[2+2] versus [3+2] addition of metal oxides across C=C double bonds: toward an understanding of the surprising chemo- and periselectivity of transition-metal-oxide additions to ketene.

The peri-, chemo-, stereo-, and regioselectivity of the addition of the transition-metal oxides OsO4 and LReO3 (L = O-, H3PN, Me, Cp) to ketene were systematically investigated using density-functional methods. While metal-oxide additions to ethylene have recently been reported to follow a [3+2] mechanism only, the calculations reveal a strong influence of the metal on the periselectivity of the ketene addition: OsO4 again prefers a [3+2] pathway across the C=C moiety whereas, for the rhenium oxides LReO3, the [2+2] barriers are lowest.
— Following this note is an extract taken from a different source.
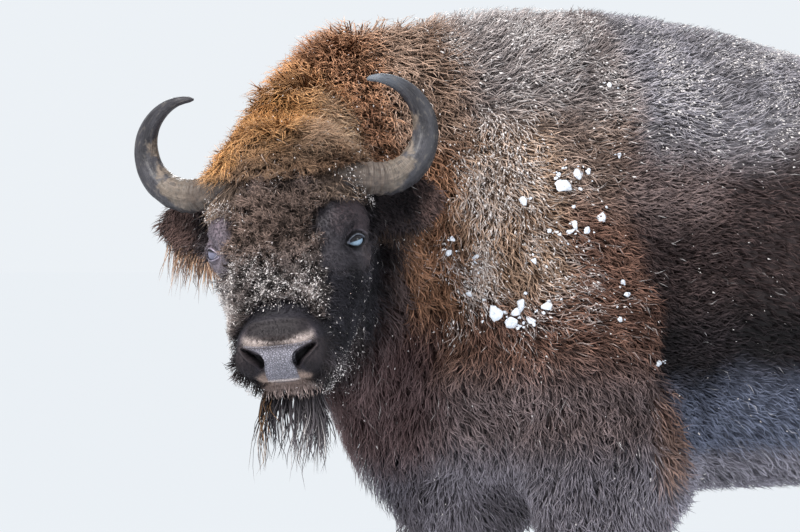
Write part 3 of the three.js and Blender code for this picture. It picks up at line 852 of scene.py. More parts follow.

Furthermore, a divergent chemoselectivity arising from the ligand L was found: ReO4- and (H3PN)ReO3 add across the C=O bond while MeReO3 and CpReO3 favor the addition across the C=C moiety. The calculated energy profile for the MeReO3 additions differs from the CpReO3 energy profile by up to 45 kcal/mol due to the stereoelectronic flexibility of the Cp ligand adopting eta5, eta3, and eta1 bonding modes. The selectivity of the cycloadditions was rationalized by the analysis of donor-acceptor interactions in the transition states. In contrast, metal-oxide additions to diphenylketene probably follow a different mechanism: We give theoretical evidence for a zwitterionic intermediate that is formed by nucleophilic attack at the carbonyl moiety and undergoes a subsequent cyclization yielding the thermodynamically favored product. This two-step pathway is in agreement with the results of recent experimental work.